WHAT THE TASK REQUIRES
Return a copy of every line in the records that includes the word "overall".

----------------------------------------

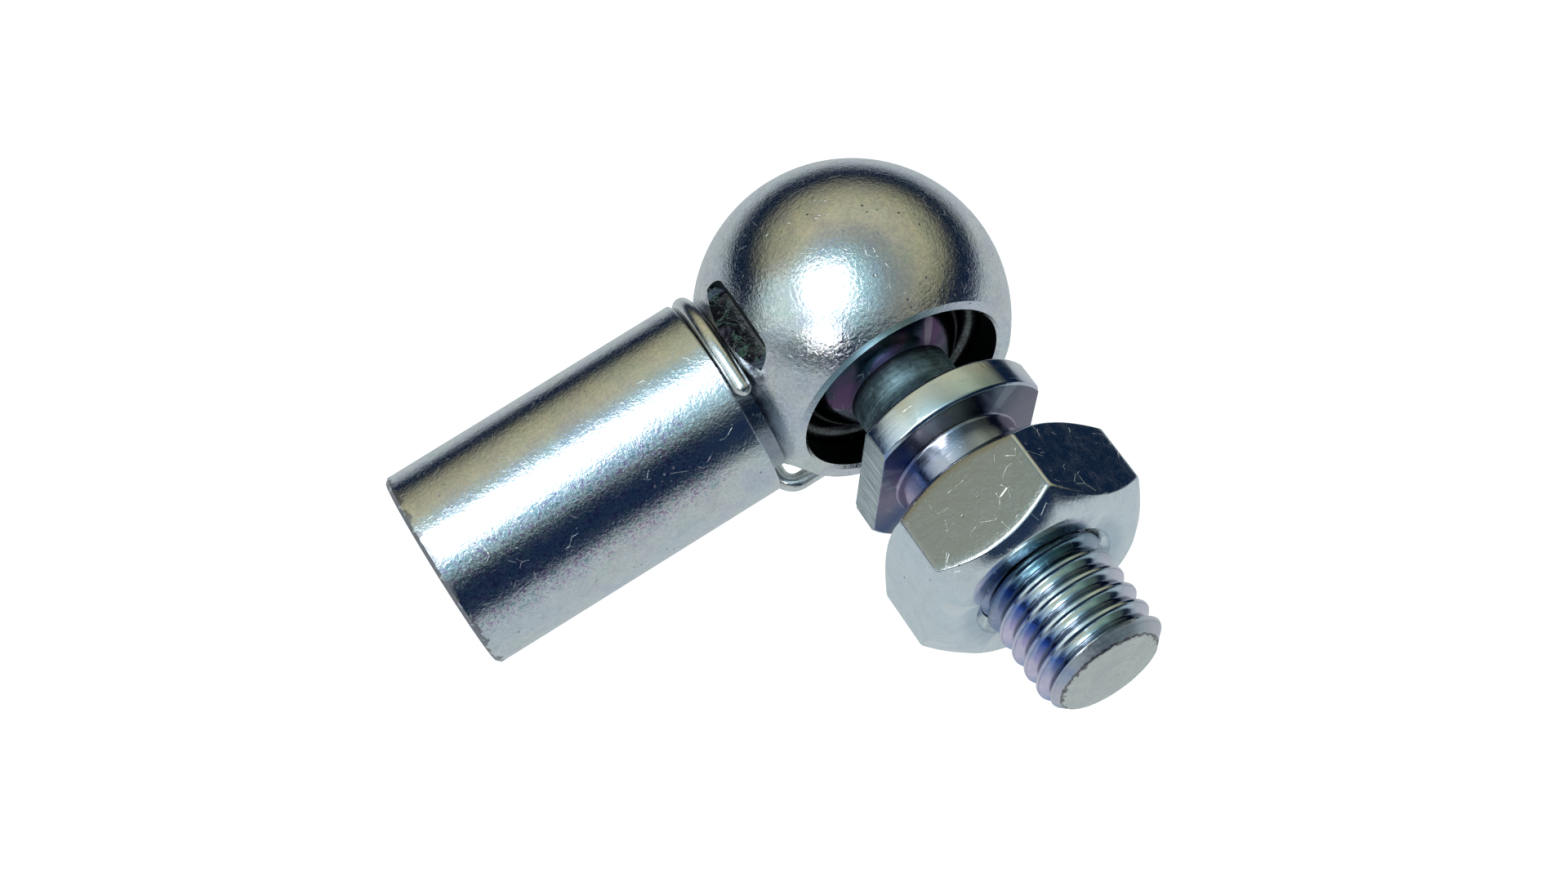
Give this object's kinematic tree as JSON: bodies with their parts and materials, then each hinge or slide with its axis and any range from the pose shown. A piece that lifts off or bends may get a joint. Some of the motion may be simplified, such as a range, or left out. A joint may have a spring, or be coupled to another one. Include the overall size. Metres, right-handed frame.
{
  "type": "angle ball joint",
  "caption": "Right-angle ball joint: a tapped shank with a round socket head holds a ball stud with wrench flats, a snap ring, a wire safety clip and a hex nut.",
  "frame": {"origin": "centre of the shank's threaded end face, on the threaded hole's axis", "axes": "+X along the shank, out of the threaded hole; +Z along the ball stud at rest, from the ball to the stud's threaded end; +Y completes the right-handed frame, towards the side where the safety clip's leg enters the head. The ball's centre is at x = -29.2 mm"},
  "size_m": [0.0389, 0.0194, 0.0385],
  "materials": {
    "zinc_housing": "blue-passivated zinc plating, satin, fine pits and handling scratches",
    "zinc_stud": "blue-passivated zinc plating, glossy on the thread, brushed on the wrench flats",
    "zinc_nut": "blue-passivated zinc plating, slightly green, scratched flats",
    "spring_wire": "spring steel wire, semi-gloss",
    "clip_wire": "zinc-plated spring steel wire, glossy"
  },
  "bodies": {
    "housing": {"socket_housing": "zinc_housing", "safety_clip": "clip_wire"},
    "ring": {"snap_ring": "spring_wire"},
    "stud": {"ball_stud": "zinc_stud"},
    "nut": {"hex_nut": "zinc_nut"}
  },
  "joints": [
    {"name": "ring_turn", "type": "hinge", "parent": "housing", "child": "ring", "pos_m": [-0.0292, 0, 0], "axis": [0, 0, 1], "continuous": true},
    {"name": "stud_tilt", "type": "hinge", "parent": "ring", "child": "stud", "pos_m": [-0.0292, 0, 0], "axis": [0, 1, 0], "range_deg": [-18, 18]},
    {"name": "nut_travel", "type": "slide", "parent": "stud", "child": "nut", "axis": [0, 0, 1], "range_m": [0, 0.0125]}
  ]
}
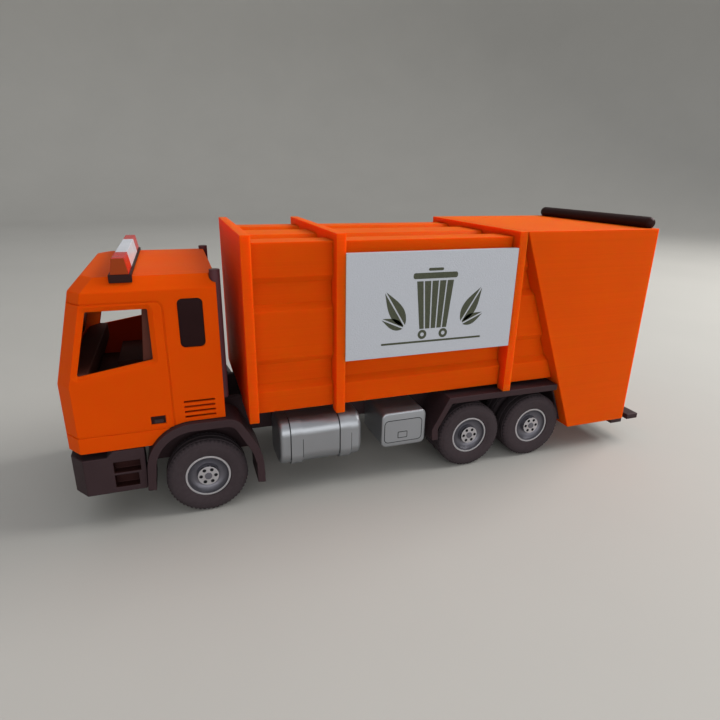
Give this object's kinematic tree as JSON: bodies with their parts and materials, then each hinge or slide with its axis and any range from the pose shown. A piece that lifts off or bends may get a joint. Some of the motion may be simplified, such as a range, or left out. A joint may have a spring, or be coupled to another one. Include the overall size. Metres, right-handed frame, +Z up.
{
  "type": "refuse truck scale model",
  "caption": "Plastic scale model of a refuse truck: hollow orange cab, ribbed body with a rear hopper, side label plates, roof light bar and wheels that roll.",
  "frame": {"origin": "on the ground under the middle of the bounding box", "axes": "+X to the front of the truck, +Y to its left side, +Z up"},
  "size_m": [0.2552, 0.078, 0.1094],
  "materials": {
    "cab_orange": "moulded, satin gloss",
    "body_orange": "printed in layers, matte",
    "dark_plastic": "moulded, fine texture",
    "black_plastic": "matte",
    "silver_plastic": "moulded, satin",
    "tyre": "soft plastic, matte",
    "label_white": "printed sheet, fine grain",
    "lens_white": "gloss",
    "lens_red": "gloss, translucent",
    "axle_steel": "plain"
  },
  "bodies": {
    "truck": {"cab_shell": "cab_orange", "container": "body_orange", "front_plate": "body_orange", "middle_rib": "body_orange", "rear_rib": "body_orange", "tailgate": "body_orange", "hopper_floor": "body_orange", "windscreen": "dark_plastic", "quarter_windows": "dark_plastic", "grille": "dark_plastic", "cab_interior": "dark_plastic", "bumper": "dark_plastic", "front_mudguard_left": "dark_plastic", "front_mudguard_right": "dark_plastic", "rear_mudguard_left": "dark_plastic", "rear_mudguard_right": "dark_plastic", "chassis_frame": "dark_plastic", "front_axle_carrier": "dark_plastic", "first_rear_carrier": "dark_plastic", "second_rear_carrier": "dark_plastic", "stack_frame": "dark_plastic", "stack_pipe_left": "dark_plastic", "stack_pipe_right": "dark_plastic", "rear_step": "dark_plastic", "light_bar_base": "dark_plastic", "top_bar": "black_plastic", "fuel_tank_left": "silver_plastic", "fuel_tank_right": "silver_plastic", "tool_box_left": "silver_plastic", "tool_box_right": "silver_plastic", "label_plate_left": "label_white", "label_plate_right": "label_white", "light_bar_white": "lens_white", "headlamps": "lens_white", "light_bar_red": "lens_red"},
    "front_wheels": {"front_axle": "axle_steel", "front_rims": "silver_plastic", "front_tyres": "tyre"},
    "first_rear_wheels": {"first_rear_axle": "axle_steel", "first_rear_rims": "silver_plastic", "first_rear_tyres": "tyre"},
    "second_rear_wheels": {"second_rear_axle": "axle_steel", "second_rear_rims": "silver_plastic", "second_rear_tyres": "tyre"}
  },
  "joints": [
    {"name": "front_axle_spin", "type": "hinge", "parent": "truck", "child": "front_wheels", "pos_m": [0.08141, 0, 0.0151], "axis": [0, 1, 0], "continuous": true},
    {"name": "first_rear_axle_spin", "type": "hinge", "parent": "truck", "child": "first_rear_wheels", "pos_m": [-0.03184, 0, 0.0151], "axis": [0, 1, 0], "continuous": true},
    {"name": "second_rear_axle_spin", "type": "hinge", "parent": "truck", "child": "second_rear_wheels", "pos_m": [-0.06469, 0, 0.0151], "axis": [0, 1, 0], "continuous": true}
  ]
}
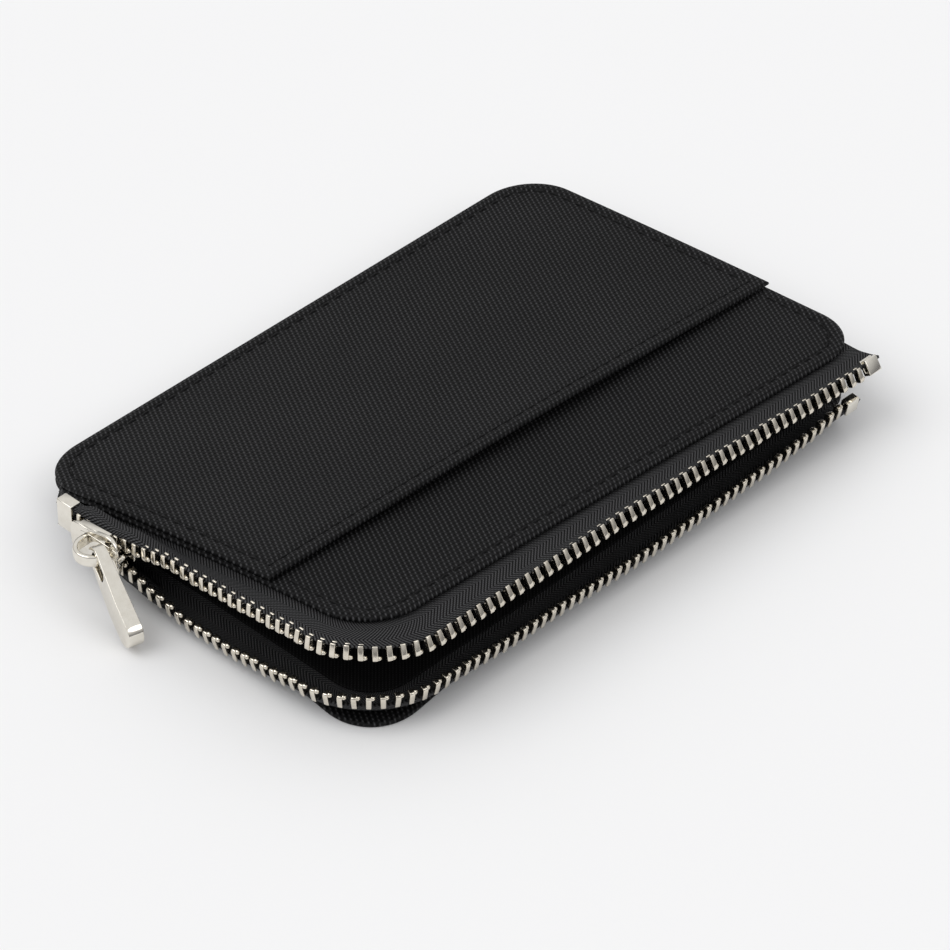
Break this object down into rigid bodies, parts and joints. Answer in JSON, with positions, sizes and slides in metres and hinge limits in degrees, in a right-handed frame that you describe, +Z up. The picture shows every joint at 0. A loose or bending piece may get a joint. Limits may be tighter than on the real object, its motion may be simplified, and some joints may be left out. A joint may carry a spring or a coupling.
{
  "type": "zippered pouch",
  "caption": "Slim woven fabric zip pouch with rounded corners, a slip pocket across the upper side and a metal zip round one end and the front, drawn open",
  "frame": {"origin": "middle of the base, where the bottom panel rests on the table", "axes": "+X along the long side towards the zip's free end, +Y towards the spine, +Z up; the zip runs down the -X side and along the -Y side"},
  "size_m": [0.1268, 0.082, 0.0167],
  "materials": {
    "outer_fabric": "coarse black plain weave",
    "lining_fabric": "fine black plain weave",
    "stiffener_board": "matt board",
    "tape_fabric": "black herringbone tape",
    "thread": "black twisted thread",
    "teeth_metal": "bright nickel",
    "stop_metal": "bright nickel",
    "slider_metal": "polished nickel"
  },
  "bodies": {
    "lower_shell": {"bottom_panel": "outer_fabric", "bottom_stiffener": "stiffener_board", "bottom_lining": "lining_fabric", "card_pocket": "lining_fabric", "card_pocket_binding": "tape_fabric", "spine_strip": "outer_fabric", "spine_lining": "lining_fabric", "side_gusset": "lining_fabric", "zip_tape_lower": "tape_fabric", "zip_teeth_lower": "teeth_metal", "top_stop_lower": "stop_metal", "bottom_stop": "stop_metal"},
    "upper_shell": {"top_panel": "outer_fabric", "slip_pocket_lining": "lining_fabric", "slip_pocket_panel": "outer_fabric", "top_stiffener": "stiffener_board", "top_lining": "lining_fabric", "zip_tape_upper": "tape_fabric", "zip_teeth_upper": "teeth_metal", "top_stop_upper": "stop_metal", "stitches_spine": "thread", "stitches_hem": "thread", "stitches_zip": "thread"},
    "slider": {"slider_body": "slider_metal", "slider_crown": "slider_metal"},
    "pull": {"pull_tab": "slider_metal"}
  },
  "joints": [
    {"name": "mouth_open", "type": "hinge", "parent": "lower_shell", "child": "upper_shell", "pos_m": [0, 0.0375, 0.0044], "axis": [-1, 0, 0], "range_deg": [-1, 12], "deforming": ["zip_tape_lower", "zip_teeth_lower", "zip_tape_upper", "zip_teeth_upper", "side_gusset"]},
    {"name": "zip_slide", "type": "slide", "parent": "lower_shell", "child": "slider", "axis": [0, -1, 0], "range_m": [0, 0.037], "deforming": ["zip_tape_lower", "zip_teeth_lower", "zip_tape_upper", "zip_teeth_upper"]},
    {"name": "pull_swing", "type": "hinge", "parent": "slider", "child": "pull", "pos_m": [-0.0646, 0.0131, 0.0095], "axis": [0, 0, -1], "range_deg": [-19, 150]}
  ]
}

----------------------------------------

TASK ANSWER
Give this object's kinematic tree as JSON: bodies with their parts and materials, then each hinge or slide with its axis and any range from the pose shown. A piece that lifts off or bends may get a joint. Some of the motion may be simplified, such as a range, or left out. A joint may have a spring, or be coupled to another one. Include the overall size. Metres, right-handed frame.
Give this object's kinematic tree as JSON: bodies with their parts and materials, then each hinge or slide with its axis and any range from the pose shown. A piece that lifts off or bends may get a joint. Some of the motion may be simplified, such as a range, or left out. A joint may have a spring, or be coupled to another one. Include the overall size. Metres, right-handed frame, +Z up.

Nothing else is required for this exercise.